CAD and scene scripts
-=-=-=-=-

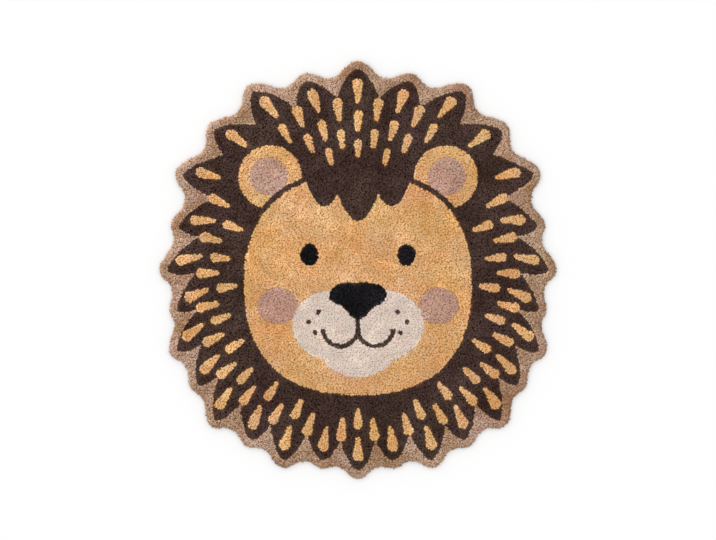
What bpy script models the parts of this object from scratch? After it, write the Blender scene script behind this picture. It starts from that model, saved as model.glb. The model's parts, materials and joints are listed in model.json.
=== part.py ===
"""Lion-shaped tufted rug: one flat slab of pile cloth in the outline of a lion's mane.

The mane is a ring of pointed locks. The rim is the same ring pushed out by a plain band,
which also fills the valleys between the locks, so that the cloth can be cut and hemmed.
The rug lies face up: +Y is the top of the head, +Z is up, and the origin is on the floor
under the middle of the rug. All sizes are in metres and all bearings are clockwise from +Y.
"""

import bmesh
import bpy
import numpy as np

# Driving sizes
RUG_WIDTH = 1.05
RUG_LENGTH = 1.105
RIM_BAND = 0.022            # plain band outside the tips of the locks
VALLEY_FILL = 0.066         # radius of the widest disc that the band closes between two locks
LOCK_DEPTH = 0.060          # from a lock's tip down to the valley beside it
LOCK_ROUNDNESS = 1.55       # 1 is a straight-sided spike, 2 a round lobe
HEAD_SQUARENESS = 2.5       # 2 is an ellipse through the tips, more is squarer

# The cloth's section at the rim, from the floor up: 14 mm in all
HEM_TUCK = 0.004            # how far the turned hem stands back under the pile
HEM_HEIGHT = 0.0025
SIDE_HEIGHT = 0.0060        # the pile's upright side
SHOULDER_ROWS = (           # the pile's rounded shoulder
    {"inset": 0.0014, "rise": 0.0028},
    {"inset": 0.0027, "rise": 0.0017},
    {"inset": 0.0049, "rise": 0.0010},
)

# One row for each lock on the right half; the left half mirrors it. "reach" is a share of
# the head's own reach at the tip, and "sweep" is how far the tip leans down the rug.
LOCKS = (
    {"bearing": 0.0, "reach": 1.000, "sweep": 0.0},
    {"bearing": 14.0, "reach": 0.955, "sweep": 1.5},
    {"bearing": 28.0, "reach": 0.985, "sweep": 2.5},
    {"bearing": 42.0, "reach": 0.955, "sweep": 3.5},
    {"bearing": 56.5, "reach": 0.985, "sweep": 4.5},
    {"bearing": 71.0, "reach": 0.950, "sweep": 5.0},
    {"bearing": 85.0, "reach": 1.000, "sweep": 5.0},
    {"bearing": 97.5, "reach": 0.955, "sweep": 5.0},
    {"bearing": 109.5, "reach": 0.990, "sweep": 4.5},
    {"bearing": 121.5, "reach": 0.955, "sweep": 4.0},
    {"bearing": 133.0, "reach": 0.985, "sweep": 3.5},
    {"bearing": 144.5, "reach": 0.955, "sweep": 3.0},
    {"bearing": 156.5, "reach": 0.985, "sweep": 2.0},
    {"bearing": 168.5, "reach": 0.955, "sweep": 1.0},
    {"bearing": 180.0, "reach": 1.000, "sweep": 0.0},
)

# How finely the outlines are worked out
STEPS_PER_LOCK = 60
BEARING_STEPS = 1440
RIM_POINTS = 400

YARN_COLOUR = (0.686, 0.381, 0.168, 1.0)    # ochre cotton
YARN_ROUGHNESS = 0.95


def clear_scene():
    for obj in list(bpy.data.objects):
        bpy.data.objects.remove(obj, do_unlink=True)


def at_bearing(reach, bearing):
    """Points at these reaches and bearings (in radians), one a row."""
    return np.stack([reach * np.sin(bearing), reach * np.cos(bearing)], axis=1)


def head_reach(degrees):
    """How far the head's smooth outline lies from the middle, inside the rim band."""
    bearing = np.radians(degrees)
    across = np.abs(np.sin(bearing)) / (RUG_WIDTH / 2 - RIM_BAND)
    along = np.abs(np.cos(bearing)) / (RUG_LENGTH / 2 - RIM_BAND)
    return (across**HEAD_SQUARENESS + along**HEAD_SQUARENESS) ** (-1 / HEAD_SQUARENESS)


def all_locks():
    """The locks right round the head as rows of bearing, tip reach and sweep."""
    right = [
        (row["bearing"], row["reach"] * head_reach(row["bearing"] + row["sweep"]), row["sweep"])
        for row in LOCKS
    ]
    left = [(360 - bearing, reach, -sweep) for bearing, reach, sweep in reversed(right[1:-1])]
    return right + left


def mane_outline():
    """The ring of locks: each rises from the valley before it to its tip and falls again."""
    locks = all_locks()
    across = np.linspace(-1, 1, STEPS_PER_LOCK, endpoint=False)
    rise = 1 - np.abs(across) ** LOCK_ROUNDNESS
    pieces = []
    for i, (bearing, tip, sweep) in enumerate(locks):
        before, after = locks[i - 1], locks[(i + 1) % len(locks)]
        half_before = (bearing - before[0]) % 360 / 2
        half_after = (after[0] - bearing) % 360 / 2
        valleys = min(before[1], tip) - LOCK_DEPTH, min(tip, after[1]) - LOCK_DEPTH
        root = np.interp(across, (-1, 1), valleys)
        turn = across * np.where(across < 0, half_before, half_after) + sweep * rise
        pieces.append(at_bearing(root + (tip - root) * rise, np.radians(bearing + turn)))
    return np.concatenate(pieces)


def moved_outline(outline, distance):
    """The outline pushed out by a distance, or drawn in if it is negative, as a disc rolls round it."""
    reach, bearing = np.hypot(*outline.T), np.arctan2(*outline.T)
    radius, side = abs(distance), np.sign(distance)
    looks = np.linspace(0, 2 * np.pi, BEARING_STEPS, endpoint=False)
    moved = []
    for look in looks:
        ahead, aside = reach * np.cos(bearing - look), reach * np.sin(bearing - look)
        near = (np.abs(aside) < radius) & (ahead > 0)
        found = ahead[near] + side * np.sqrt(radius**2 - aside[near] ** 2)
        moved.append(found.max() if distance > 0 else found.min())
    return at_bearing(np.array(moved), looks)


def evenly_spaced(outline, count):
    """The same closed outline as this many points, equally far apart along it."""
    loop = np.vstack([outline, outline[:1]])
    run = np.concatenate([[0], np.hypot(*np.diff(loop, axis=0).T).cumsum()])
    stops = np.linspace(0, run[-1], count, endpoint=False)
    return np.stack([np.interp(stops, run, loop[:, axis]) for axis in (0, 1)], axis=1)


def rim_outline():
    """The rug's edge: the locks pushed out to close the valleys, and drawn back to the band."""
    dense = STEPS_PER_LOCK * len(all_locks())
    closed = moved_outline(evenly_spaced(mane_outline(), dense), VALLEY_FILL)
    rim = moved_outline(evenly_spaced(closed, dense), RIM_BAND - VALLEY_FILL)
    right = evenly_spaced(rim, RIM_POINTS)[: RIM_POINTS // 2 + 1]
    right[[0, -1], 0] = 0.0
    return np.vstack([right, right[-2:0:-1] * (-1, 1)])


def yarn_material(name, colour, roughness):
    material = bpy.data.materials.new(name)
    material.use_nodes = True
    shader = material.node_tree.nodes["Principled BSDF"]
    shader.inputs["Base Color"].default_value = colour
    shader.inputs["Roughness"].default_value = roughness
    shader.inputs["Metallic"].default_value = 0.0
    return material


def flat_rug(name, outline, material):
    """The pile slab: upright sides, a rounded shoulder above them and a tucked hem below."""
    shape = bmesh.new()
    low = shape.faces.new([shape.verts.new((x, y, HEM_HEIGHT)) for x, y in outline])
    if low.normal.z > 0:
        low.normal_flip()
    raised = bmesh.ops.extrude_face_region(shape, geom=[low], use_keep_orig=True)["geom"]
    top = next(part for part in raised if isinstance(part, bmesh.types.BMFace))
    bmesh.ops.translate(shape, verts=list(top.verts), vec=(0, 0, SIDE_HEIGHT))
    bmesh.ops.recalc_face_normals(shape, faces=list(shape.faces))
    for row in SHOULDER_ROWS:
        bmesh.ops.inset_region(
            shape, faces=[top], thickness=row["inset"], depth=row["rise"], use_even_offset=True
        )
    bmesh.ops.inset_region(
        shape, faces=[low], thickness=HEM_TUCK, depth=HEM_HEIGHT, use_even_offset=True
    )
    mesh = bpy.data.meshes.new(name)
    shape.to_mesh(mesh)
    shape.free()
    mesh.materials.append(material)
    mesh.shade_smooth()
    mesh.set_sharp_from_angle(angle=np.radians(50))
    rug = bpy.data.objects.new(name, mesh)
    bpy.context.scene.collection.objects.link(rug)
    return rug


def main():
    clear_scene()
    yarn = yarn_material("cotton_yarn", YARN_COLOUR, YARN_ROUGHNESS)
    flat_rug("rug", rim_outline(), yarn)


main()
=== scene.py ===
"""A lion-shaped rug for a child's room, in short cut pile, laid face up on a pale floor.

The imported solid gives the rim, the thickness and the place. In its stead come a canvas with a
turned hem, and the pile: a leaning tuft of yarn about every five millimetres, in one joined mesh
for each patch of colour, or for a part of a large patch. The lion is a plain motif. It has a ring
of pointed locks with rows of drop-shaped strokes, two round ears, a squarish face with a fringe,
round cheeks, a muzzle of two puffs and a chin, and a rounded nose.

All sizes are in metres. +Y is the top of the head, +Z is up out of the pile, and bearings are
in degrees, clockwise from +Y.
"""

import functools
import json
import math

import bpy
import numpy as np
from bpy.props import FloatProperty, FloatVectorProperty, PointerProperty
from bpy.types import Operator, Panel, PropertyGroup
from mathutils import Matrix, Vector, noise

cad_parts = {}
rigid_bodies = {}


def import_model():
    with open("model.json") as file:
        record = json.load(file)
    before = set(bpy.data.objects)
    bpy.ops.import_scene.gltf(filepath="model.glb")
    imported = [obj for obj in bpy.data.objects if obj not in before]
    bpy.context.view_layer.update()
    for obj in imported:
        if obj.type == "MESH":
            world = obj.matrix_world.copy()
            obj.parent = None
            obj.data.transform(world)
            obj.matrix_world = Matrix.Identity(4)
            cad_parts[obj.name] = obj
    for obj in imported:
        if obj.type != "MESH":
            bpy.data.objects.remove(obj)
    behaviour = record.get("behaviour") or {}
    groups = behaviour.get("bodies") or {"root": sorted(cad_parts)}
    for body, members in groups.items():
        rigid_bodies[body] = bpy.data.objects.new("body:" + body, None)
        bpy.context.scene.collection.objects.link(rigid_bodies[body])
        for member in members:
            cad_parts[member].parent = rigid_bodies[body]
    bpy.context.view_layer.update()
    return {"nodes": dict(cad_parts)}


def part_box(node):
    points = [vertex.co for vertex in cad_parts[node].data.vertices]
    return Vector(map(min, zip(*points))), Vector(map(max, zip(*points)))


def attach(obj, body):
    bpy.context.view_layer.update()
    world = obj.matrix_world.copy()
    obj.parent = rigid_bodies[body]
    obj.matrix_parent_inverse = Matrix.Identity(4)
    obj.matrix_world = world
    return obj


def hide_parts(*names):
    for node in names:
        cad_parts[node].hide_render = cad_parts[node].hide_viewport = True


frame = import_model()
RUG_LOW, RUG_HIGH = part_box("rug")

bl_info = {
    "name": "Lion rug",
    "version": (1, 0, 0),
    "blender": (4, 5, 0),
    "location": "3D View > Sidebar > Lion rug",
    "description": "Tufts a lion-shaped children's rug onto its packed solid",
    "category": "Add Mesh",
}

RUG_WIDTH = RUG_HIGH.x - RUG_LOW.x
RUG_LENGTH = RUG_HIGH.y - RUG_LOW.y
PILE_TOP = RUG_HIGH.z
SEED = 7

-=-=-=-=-

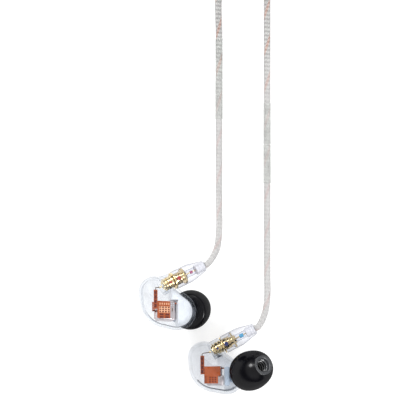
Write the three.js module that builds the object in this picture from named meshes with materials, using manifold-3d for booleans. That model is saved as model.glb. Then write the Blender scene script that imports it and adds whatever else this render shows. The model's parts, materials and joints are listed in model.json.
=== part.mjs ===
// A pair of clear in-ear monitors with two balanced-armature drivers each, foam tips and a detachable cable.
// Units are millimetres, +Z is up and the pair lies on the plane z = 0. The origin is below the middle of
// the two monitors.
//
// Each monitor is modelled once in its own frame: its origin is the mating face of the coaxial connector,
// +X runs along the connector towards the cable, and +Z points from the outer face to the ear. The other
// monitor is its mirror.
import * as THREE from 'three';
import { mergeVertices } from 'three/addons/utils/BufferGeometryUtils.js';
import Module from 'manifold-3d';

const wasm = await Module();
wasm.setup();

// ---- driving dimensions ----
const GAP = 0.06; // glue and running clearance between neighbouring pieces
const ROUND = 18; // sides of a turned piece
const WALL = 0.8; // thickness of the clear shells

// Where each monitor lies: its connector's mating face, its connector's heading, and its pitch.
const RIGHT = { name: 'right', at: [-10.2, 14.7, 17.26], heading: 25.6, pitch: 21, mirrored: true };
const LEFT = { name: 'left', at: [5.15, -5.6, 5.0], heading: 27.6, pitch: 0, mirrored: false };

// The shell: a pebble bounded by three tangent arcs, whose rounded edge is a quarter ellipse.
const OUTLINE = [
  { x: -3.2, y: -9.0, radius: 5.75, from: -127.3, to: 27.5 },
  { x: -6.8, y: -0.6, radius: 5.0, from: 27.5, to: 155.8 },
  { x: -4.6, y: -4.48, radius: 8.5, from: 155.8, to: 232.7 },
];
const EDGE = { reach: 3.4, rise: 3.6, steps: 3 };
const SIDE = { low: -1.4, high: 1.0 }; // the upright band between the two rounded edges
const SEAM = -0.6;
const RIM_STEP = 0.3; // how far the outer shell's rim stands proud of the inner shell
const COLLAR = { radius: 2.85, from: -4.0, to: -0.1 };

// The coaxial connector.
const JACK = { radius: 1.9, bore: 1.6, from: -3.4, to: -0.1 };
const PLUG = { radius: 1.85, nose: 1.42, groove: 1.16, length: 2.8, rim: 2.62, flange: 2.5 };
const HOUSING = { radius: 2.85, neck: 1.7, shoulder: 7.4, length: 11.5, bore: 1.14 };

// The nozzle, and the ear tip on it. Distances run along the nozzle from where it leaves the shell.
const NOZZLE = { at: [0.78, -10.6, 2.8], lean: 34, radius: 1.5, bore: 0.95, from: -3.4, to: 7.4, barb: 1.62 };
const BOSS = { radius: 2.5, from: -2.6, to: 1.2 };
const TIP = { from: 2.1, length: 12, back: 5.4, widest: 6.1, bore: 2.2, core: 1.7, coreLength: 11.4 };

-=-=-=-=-

### TASK BRIEF
Reproduce the lines exactly, from the line that contains "shape.free()" through the line that contains "obj.data.transform(world)", and nothing more.

### THE REPLY
    shape.free()
    mesh.materials.append(material)
    mesh.shade_smooth()
    mesh.set_sharp_from_angle(angle=np.radians(50))
    rug = bpy.data.objects.new(name, mesh)
    bpy.context.scene.collection.objects.link(rug)
    return rug


def main():
    clear_scene()
    yarn = yarn_material("cotton_yarn", YARN_COLOUR, YARN_ROUGHNESS)
    flat_rug("rug", rim_outline(), yarn)


main()
=== scene.py ===
"""A lion-shaped rug for a child's room, in short cut pile, laid face up on a pale floor.

The imported solid gives the rim, the thickness and the place. In its stead come a canvas with a
turned hem, and the pile: a leaning tuft of yarn about every five millimetres, in one joined mesh
for each patch of colour, or for a part of a large patch. The lion is a plain motif. It has a ring
of pointed locks with rows of drop-shaped strokes, two round ears, a squarish face with a fringe,
round cheeks, a muzzle of two puffs and a chin, and a rounded nose.

All sizes are in metres. +Y is the top of the head, +Z is up out of the pile, and bearings are
in degrees, clockwise from +Y.
"""

import functools
import json
import math

import bpy
import numpy as np
from bpy.props import FloatProperty, FloatVectorProperty, PointerProperty
from bpy.types import Operator, Panel, PropertyGroup
from mathutils import Matrix, Vector, noise

cad_parts = {}
rigid_bodies = {}


def import_model():
    with open("model.json") as file:
        record = json.load(file)
    before = set(bpy.data.objects)
    bpy.ops.import_scene.gltf(filepath="model.glb")
    imported = [obj for obj in bpy.data.objects if obj not in before]
    bpy.context.view_layer.update()
    for obj in imported:
        if obj.type == "MESH":
            world = obj.matrix_world.copy()
            obj.parent = None
            obj.data.transform(world)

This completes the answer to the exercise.